Ultrasound has industrial and medical applications. Medical Sonography (also called ultrasonography) can visualize muscle and soft tissue, making them useful for scanning the organs, and obstetric sonography is commonly used during pregnancy. The use of microbubble contrast media in medical sonography to improve ultrasound signal backscatter is known as contrast enhanced ultrasound. This technique is currently used in echocardiography, and may have future applications in molecular imaging and drug delivery.

Diagnostic Sonography

is often incorrectly referred to as "ultrasound"; however, ultrasound is a term of physics meaning acoustic energy with a frequency above human hearing. To call a sonogram an "ultrasound" is analogous to calling a photograph a "light". There are other uses of ultrasound in medicine that are not imaging or sonography. These include heating tissue in physical therapy, cleaning teeth in dental hygiene. Ultrasound is also used by iron workers for nondestructive testing of metals and welds, and jewelers use ultrasound to clean rings and watches. These other uses are not included in the definition of Diagnostic Sonography.

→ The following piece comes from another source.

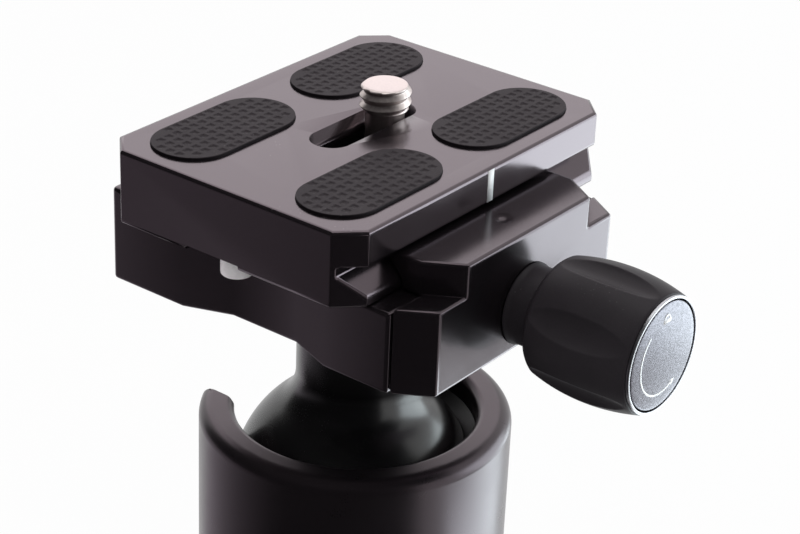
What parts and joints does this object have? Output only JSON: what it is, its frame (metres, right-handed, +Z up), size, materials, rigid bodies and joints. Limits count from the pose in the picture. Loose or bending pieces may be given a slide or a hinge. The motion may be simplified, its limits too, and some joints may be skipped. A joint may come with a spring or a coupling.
{
  "type": "tripod ball head",
  "caption": "Small ball head with a panning base, a locking ball with a drop notch, and a screw-knob dovetail clamp that holds a quick-release plate with a camera screw.",
  "frame": {"origin": "centre of the base's underside, at the mouth of the 3/8 inch tripod thread", "axes": "+Z up along the pan axis and the ball's stem at rest, +X towards the clamp knob and the pan lock knob, +Y along the dovetail; the ball lock knob is on -Y and the drop notch on -X"},
  "size_m": [0.0664, 0.0651, 0.1001],
  "materials": {
    "base_black": "satin",
    "body_black": "satin",
    "ball_black": "gloss",
    "clamp_black": "satin",
    "plate_black": "satin",
    "knob_black": "satin",
    "knob_rim": "polished",
    "knob_cap": "satin",
    "nickel": "polished",
    "steel": "satin",
    "brass": "satin",
    "ring_plastic": "matte",
    "slide_plastic": "matte",
    "pad_rubber": "matte"
  },
  "bodies": {
    "base": {"pan_base": "base_black", "base_thread_insert": "steel"},
    "housing": {"socket_body": "body_black", "upper_seat_ring": "ring_plastic", "lock_bush": "brass", "pan_thrust_washer": "slide_plastic", "pan_retaining_screws": "steel"},
    "pan_lock_pad": {"pan_lock_pad": "brass"},
    "pan_lock_knob": {"pan_lock_screw": "steel", "pan_lock_knob": "knob_black", "pan_lock_knob_cap": "knob_cap"},
    "lock_plunger": {"lock_plunger": "steel"},
    "pressure_cup": {"pressure_cup": "brass"},
    "lock_knob": {"lock_screw": "steel", "lock_knob": "knob_black", "lock_knob_rim": "knob_rim", "lock_knob_cap": "knob_cap"},
    "ball_liner": {"ball_liner": "slide_plastic"},
    "ball": {"ball_and_stem": "ball_black"},
    "clamp": {"clamp_body": "clamp_black", "clamp_bolt": "steel", "jaw_springs": "steel"},
    "jaw": {"clamp_jaw": "clamp_black", "jaw_guide_pins": "steel"},
    "clamp_knob": {"clamp_screw": "steel", "clamp_knob_collar": "knob_black", "clamp_knob": "knob_black", "clamp_knob_rim": "knob_rim", "clamp_knob_cap": "knob_cap"},
    "plate": {"plate_body": "plate_black", "plate_pads": "pad_rubber", "stop_screws": "nickel"},
    "screw_washer": {"camera_screw_washer": "slide_plastic"},
    "camera_screw": {"camera_screw": "nickel"}
  },
  "joints": [
    {"name": "pan", "type": "hinge", "parent": "base", "child": "housing", "pos_m": [0, 0, 0.012], "axis": [0, 0, 1], "continuous": true},
    {"name": "ball_tilt_side", "type": "hinge", "parent": "housing", "child": "ball_liner", "pos_m": [0, 0, 0.0464], "axis": [1, 0, 0], "range_deg": [-20, 20]},
    {"name": "ball_tilt_drop", "type": "hinge", "parent": "ball_liner", "child": "ball", "pos_m": [0, 0, 0.0464], "axis": [0, -1, 0], "range_deg": [-20, 90]},
    {"name": "ball_swivel", "type": "hinge", "parent": "ball", "child": "clamp", "pos_m": [0, 0, 0.0763], "axis": [0, 0, 1], "continuous": true},
    {"name": "clamp_knob_turn", "type": "hinge", "parent": "jaw", "child": "clamp_knob", "pos_m": [0.03, 0, 0.0816], "axis": [1, 0, 0], "range_deg": [0, 720]},
    {"name": "jaw_slide", "type": "slide", "parent": "clamp", "child": "jaw", "axis": [1, 0, 0], "range_m": [0, 0.0025]},
    {"name": "plate_slide", "type": "slide", "parent": "clamp", "child": "plate", "axis": [0, 1, 0], "range_m": [-0.00405, 0.00105]},
    {"name": "camera_screw_slide", "type": "slide", "parent": "plate", "child": "screw_washer", "axis": [0, 1, 0], "range_m": [-0.01025, 0.00185]},
    {"name": "camera_screw_turn", "type": "hinge", "parent": "screw_washer", "child": "camera_screw", "pos_m": [-0.0015, 0.0057, 0.093], "axis": [0, 0, 1], "continuous": true},
    {"name": "lock_knob_turn", "type": "hinge", "parent": "lock_plunger", "child": "lock_knob", "pos_m": [0, -0.02, 0.0236], "axis": [0, -1, 0], "range_deg": [0, 450]},
    {"name": "lock_plunger_slide", "type": "slide", "parent": "housing", "child": "lock_plunger", "axis": [0, -1, 0], "range_m": [0, 0.00125]},
    {"name": "cup_lift", "type": "slide", "parent": "housing", "child": "pressure_cup", "axis": [0, 0, 1], "range_m": [-0.000335, 0]},
    {"name": "pan_lock_turn", "type": "hinge", "parent": "pan_lock_pad", "child": "pan_lock_knob", "pos_m": [0.02, 0, 0.0114], "axis": [1, 0, 0], "range_deg": [0, 180]},
    {"name": "pan_lock_pad_slide", "type": "slide", "parent": "housing", "child": "pan_lock_pad", "axis": [1, 0, 0], "range_m": [0, 0.0004]}
  ],
  "couplings": [
    {"joint": "clamp_knob_turn", "follows": "jaw_slide", "rad_per_m": 5026.5},
    {"joint": "lock_knob_turn", "follows": "lock_plunger_slide", "rad_per_m": 6283.2},
    {"joint": "cup_lift", "follows": "lock_plunger_slide", "ratio": -0.26795},
    {"joint": "pan_lock_turn", "follows": "pan_lock_pad_slide", "rad_per_m": 7854}
  ]
}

In medical ultrasonography, a sound wave is produced by creating short, strong pulses of sound from a phased array of piezoelectric transducers. The sound wave, which is able to penetrate bodily fluids, but not solids, bounces off the solid object and returns to the Transducer, this return is an echo.

The return of the sound wave to the Transducer results in the same process that it took to send the sound wave, just in reverse. The return sound wave vibrates the Transducer and turns that vibration into an electrical pulse that is sent through the probe and into sonographers computer where it can be interpreted and transformed into a digital image.